* _DATA SECTION_
[Begin]

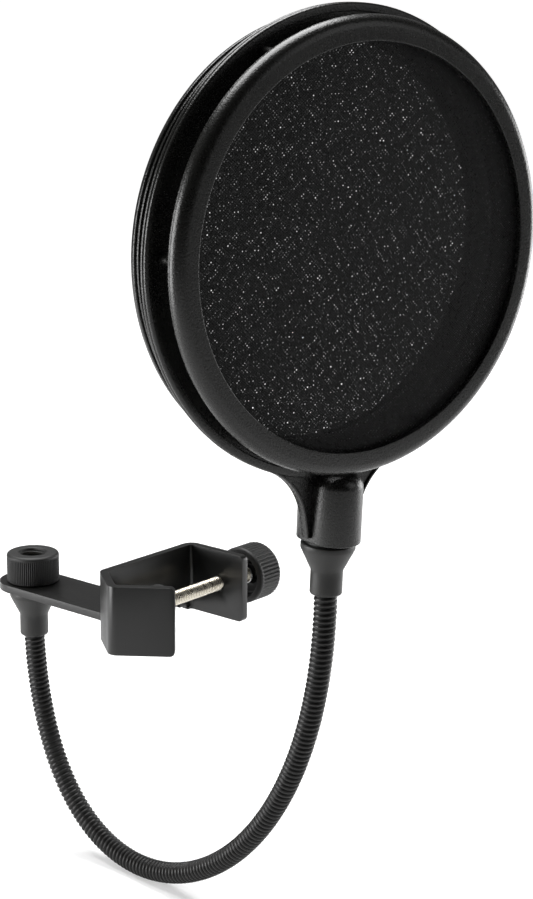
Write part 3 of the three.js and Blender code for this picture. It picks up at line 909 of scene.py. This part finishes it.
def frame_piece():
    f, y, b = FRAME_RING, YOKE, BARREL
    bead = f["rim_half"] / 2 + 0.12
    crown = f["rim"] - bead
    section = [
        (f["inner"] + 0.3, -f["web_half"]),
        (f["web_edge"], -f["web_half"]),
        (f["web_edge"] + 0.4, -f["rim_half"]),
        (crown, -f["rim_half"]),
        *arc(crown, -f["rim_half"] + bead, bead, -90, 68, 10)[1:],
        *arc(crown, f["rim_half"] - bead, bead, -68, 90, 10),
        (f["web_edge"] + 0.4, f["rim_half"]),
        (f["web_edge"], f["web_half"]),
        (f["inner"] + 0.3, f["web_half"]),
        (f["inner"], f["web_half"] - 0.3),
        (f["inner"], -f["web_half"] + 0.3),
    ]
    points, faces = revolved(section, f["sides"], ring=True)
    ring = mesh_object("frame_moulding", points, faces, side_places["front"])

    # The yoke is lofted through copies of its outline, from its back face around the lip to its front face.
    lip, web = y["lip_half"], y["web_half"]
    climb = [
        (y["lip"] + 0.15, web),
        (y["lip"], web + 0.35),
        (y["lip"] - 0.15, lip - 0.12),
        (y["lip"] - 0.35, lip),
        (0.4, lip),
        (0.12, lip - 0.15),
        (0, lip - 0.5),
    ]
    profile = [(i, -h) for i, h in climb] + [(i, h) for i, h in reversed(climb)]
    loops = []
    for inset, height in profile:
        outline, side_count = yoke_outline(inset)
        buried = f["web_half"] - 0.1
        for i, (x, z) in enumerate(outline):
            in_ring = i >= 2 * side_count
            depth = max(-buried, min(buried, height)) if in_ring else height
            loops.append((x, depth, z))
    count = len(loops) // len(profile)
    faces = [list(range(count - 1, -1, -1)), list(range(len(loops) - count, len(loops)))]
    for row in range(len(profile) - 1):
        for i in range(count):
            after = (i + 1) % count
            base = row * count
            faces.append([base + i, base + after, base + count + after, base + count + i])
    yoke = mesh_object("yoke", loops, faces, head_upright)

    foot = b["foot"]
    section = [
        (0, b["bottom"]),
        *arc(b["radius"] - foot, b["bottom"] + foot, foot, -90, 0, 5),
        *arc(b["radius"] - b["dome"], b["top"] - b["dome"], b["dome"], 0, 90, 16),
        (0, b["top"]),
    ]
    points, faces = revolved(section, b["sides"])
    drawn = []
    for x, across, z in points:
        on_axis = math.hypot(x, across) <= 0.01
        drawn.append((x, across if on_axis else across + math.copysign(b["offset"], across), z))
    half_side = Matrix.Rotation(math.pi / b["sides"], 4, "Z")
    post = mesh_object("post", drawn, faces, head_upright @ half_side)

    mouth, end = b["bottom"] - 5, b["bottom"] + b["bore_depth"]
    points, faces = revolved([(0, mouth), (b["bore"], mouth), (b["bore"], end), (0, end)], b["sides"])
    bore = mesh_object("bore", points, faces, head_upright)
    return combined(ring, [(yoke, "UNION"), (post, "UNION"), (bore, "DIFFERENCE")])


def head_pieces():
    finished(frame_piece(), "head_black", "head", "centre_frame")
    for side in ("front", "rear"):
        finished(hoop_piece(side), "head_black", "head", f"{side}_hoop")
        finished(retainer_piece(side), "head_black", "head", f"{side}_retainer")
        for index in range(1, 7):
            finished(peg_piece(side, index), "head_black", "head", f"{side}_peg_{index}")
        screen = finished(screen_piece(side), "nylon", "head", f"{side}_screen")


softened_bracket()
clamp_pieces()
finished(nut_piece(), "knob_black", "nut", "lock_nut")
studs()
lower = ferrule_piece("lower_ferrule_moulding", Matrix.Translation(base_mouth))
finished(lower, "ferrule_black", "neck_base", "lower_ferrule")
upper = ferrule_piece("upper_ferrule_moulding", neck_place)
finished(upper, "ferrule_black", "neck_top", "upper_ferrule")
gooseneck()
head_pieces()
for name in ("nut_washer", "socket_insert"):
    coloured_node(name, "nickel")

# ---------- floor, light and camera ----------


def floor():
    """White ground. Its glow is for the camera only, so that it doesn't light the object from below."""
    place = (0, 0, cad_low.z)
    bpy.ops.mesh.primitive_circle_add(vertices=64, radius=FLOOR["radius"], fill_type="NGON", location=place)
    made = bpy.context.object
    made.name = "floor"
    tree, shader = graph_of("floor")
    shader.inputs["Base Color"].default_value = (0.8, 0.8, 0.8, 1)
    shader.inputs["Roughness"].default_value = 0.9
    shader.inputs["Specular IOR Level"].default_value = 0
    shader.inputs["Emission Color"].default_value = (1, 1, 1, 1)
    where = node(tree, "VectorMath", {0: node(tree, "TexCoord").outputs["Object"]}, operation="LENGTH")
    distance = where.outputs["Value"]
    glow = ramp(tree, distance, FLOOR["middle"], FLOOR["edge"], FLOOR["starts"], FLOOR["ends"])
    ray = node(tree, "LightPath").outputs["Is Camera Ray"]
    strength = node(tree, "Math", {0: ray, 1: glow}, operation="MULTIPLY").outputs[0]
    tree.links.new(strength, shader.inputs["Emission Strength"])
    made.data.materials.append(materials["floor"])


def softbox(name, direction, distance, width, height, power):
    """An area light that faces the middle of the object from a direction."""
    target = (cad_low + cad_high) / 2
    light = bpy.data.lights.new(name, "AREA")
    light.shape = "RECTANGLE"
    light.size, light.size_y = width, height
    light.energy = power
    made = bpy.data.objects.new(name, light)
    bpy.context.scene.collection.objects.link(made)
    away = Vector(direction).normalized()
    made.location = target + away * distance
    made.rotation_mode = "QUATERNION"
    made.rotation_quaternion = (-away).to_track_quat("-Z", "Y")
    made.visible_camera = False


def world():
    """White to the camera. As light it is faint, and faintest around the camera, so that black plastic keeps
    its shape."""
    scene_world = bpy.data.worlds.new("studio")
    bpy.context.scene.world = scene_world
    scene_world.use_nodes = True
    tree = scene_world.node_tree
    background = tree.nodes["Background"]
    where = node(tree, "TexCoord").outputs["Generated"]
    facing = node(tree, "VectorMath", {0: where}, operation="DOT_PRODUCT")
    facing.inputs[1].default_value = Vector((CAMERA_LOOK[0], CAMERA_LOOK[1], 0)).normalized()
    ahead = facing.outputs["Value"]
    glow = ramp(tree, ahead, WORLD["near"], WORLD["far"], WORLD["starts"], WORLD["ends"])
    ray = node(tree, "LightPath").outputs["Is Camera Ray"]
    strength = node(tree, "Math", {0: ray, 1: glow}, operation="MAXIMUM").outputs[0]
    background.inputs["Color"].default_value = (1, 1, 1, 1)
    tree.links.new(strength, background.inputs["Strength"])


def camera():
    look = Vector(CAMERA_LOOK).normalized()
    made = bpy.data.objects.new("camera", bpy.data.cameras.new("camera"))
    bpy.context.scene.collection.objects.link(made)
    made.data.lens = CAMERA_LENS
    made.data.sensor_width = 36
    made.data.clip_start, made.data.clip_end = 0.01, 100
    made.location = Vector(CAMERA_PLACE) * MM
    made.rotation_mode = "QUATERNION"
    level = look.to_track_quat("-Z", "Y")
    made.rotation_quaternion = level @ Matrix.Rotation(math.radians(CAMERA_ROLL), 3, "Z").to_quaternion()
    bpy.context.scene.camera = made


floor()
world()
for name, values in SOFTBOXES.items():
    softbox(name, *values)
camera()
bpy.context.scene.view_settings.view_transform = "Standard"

[End]

* _REQUEST_
Your task is to reproduce the whole listing exactly.

* _PROBLEM SOLUTION_
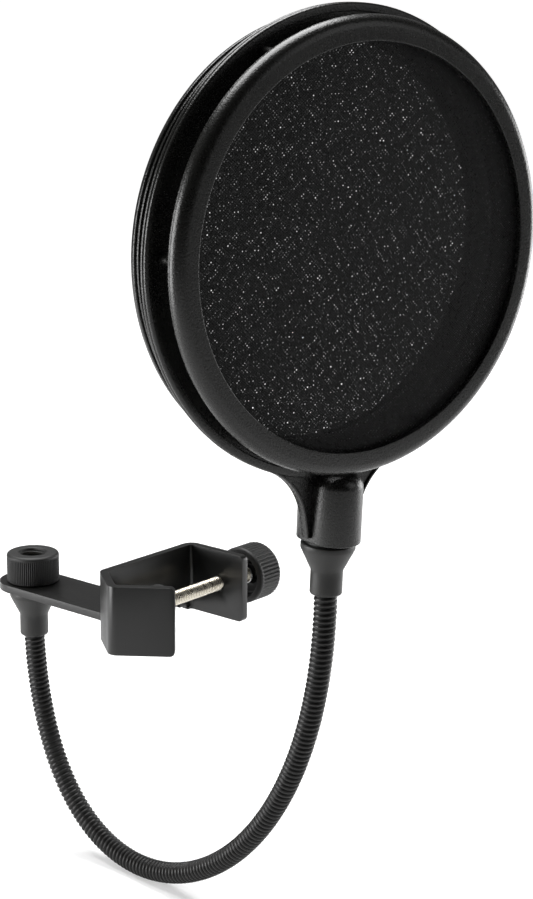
Write part 3 of the three.js and Blender code for this picture. It picks up at line 909 of scene.py. This part finishes it.
def frame_piece():
    f, y, b = FRAME_RING, YOKE, BARREL
    bead = f["rim_half"] / 2 + 0.12
    crown = f["rim"] - bead
    section = [
        (f["inner"] + 0.3, -f["web_half"]),
        (f["web_edge"], -f["web_half"]),
        (f["web_edge"] + 0.4, -f["rim_half"]),
        (crown, -f["rim_half"]),
        *arc(crown, -f["rim_half"] + bead, bead, -90, 68, 10)[1:],
        *arc(crown, f["rim_half"] - bead, bead, -68, 90, 10),
        (f["web_edge"] + 0.4, f["rim_half"]),
        (f["web_edge"], f["web_half"]),
        (f["inner"] + 0.3, f["web_half"]),
        (f["inner"], f["web_half"] - 0.3),
        (f["inner"], -f["web_half"] + 0.3),
    ]
    points, faces = revolved(section, f["sides"], ring=True)
    ring = mesh_object("frame_moulding", points, faces, side_places["front"])

    # The yoke is lofted through copies of its outline, from its back face around the lip to its front face.
    lip, web = y["lip_half"], y["web_half"]
    climb = [
        (y["lip"] + 0.15, web),
        (y["lip"], web + 0.35),
        (y["lip"] - 0.15, lip - 0.12),
        (y["lip"] - 0.35, lip),
        (0.4, lip),
        (0.12, lip - 0.15),
        (0, lip - 0.5),
    ]
    profile = [(i, -h) for i, h in climb] + [(i, h) for i, h in reversed(climb)]
    loops = []
    for inset, height in profile:
        outline, side_count = yoke_outline(inset)
        buried = f["web_half"] - 0.1
        for i, (x, z) in enumerate(outline):
            in_ring = i >= 2 * side_count
            depth = max(-buried, min(buried, height)) if in_ring else height
            loops.append((x, depth, z))
    count = len(loops) // len(profile)
    faces = [list(range(count - 1, -1, -1)), list(range(len(loops) - count, len(loops)))]
    for row in range(len(profile) - 1):
        for i in range(count):
            after = (i + 1) % count
            base = row * count
            faces.append([base + i, base + after, base + count + after, base + count + i])
    yoke = mesh_object("yoke", loops, faces, head_upright)

    foot = b["foot"]
    section = [
        (0, b["bottom"]),
        *arc(b["radius"] - foot, b["bottom"] + foot, foot, -90, 0, 5),
        *arc(b["radius"] - b["dome"], b["top"] - b["dome"], b["dome"], 0, 90, 16),
        (0, b["top"]),
    ]
    points, faces = revolved(section, b["sides"])
    drawn = []
    for x, across, z in points:
        on_axis = math.hypot(x, across) <= 0.01
        drawn.append((x, across if on_axis else across + math.copysign(b["offset"], across), z))
    half_side = Matrix.Rotation(math.pi / b["sides"], 4, "Z")
    post = mesh_object("post", drawn, faces, head_upright @ half_side)

    mouth, end = b["bottom"] - 5, b["bottom"] + b["bore_depth"]
    points, faces = revolved([(0, mouth), (b["bore"], mouth), (b["bore"], end), (0, end)], b["sides"])
    bore = mesh_object("bore", points, faces, head_upright)
    return combined(ring, [(yoke, "UNION"), (post, "UNION"), (bore, "DIFFERENCE")])


def head_pieces():
    finished(frame_piece(), "head_black", "head", "centre_frame")
    for side in ("front", "rear"):
        finished(hoop_piece(side), "head_black", "head", f"{side}_hoop")
        finished(retainer_piece(side), "head_black", "head", f"{side}_retainer")
        for index in range(1, 7):
            finished(peg_piece(side, index), "head_black", "head", f"{side}_peg_{index}")
        screen = finished(screen_piece(side), "nylon", "head", f"{side}_screen")


softened_bracket()
clamp_pieces()
finished(nut_piece(), "knob_black", "nut", "lock_nut")
studs()
lower = ferrule_piece("lower_ferrule_moulding", Matrix.Translation(base_mouth))
finished(lower, "ferrule_black", "neck_base", "lower_ferrule")
upper = ferrule_piece("upper_ferrule_moulding", neck_place)
finished(upper, "ferrule_black", "neck_top", "upper_ferrule")
gooseneck()
head_pieces()
for name in ("nut_washer", "socket_insert"):
    coloured_node(name, "nickel")

# ---------- floor, light and camera ----------


def floor():
    """White ground. Its glow is for the camera only, so that it doesn't light the object from below."""
    place = (0, 0, cad_low.z)
    bpy.ops.mesh.primitive_circle_add(vertices=64, radius=FLOOR["radius"], fill_type="NGON", location=place)
    made = bpy.context.object
    made.name = "floor"
    tree, shader = graph_of("floor")
    shader.inputs["Base Color"].default_value = (0.8, 0.8, 0.8, 1)
    shader.inputs["Roughness"].default_value = 0.9
    shader.inputs["Specular IOR Level"].default_value = 0
    shader.inputs["Emission Color"].default_value = (1, 1, 1, 1)
    where = node(tree, "VectorMath", {0: node(tree, "TexCoord").outputs["Object"]}, operation="LENGTH")
    distance = where.outputs["Value"]
    glow = ramp(tree, distance, FLOOR["middle"], FLOOR["edge"], FLOOR["starts"], FLOOR["ends"])
    ray = node(tree, "LightPath").outputs["Is Camera Ray"]
    strength = node(tree, "Math", {0: ray, 1: glow}, operation="MULTIPLY").outputs[0]
    tree.links.new(strength, shader.inputs["Emission Strength"])
    made.data.materials.append(materials["floor"])


def softbox(name, direction, distance, width, height, power):
    """An area light that faces the middle of the object from a direction."""
    target = (cad_low + cad_high) / 2
    light = bpy.data.lights.new(name, "AREA")
    light.shape = "RECTANGLE"
    light.size, light.size_y = width, height
    light.energy = power
    made = bpy.data.objects.new(name, light)
    bpy.context.scene.collection.objects.link(made)
    away = Vector(direction).normalized()
    made.location = target + away * distance
    made.rotation_mode = "QUATERNION"
    made.rotation_quaternion = (-away).to_track_quat("-Z", "Y")
    made.visible_camera = False


def world():
    """White to the camera. As light it is faint, and faintest around the camera, so that black plastic keeps
    its shape."""
    scene_world = bpy.data.worlds.new("studio")
    bpy.context.scene.world = scene_world
    scene_world.use_nodes = True
    tree = scene_world.node_tree
    background = tree.nodes["Background"]
    where = node(tree, "TexCoord").outputs["Generated"]
    facing = node(tree, "VectorMath", {0: where}, operation="DOT_PRODUCT")
    facing.inputs[1].default_value = Vector((CAMERA_LOOK[0], CAMERA_LOOK[1], 0)).normalized()
    ahead = facing.outputs["Value"]
    glow = ramp(tree, ahead, WORLD["near"], WORLD["far"], WORLD["starts"], WORLD["ends"])
    ray = node(tree, "LightPath").outputs["Is Camera Ray"]
    strength = node(tree, "Math", {0: ray, 1: glow}, operation="MAXIMUM").outputs[0]
    background.inputs["Color"].default_value = (1, 1, 1, 1)
    tree.links.new(strength, background.inputs["Strength"])


def camera():
    look = Vector(CAMERA_LOOK).normalized()
    made = bpy.data.objects.new("camera", bpy.data.cameras.new("camera"))
    bpy.context.scene.collection.objects.link(made)
    made.data.lens = CAMERA_LENS
    made.data.sensor_width = 36
    made.data.clip_start, made.data.clip_end = 0.01, 100
    made.location = Vector(CAMERA_PLACE) * MM
    made.rotation_mode = "QUATERNION"
    level = look.to_track_quat("-Z", "Y")
    made.rotation_quaternion = level @ Matrix.Rotation(math.radians(CAMERA_ROLL), 3, "Z").to_quaternion()
    bpy.context.scene.camera = made


floor()
world()
for name, values in SOFTBOXES.items():
    softbox(name, *values)
camera()
bpy.context.scene.view_settings.view_transform = "Standard"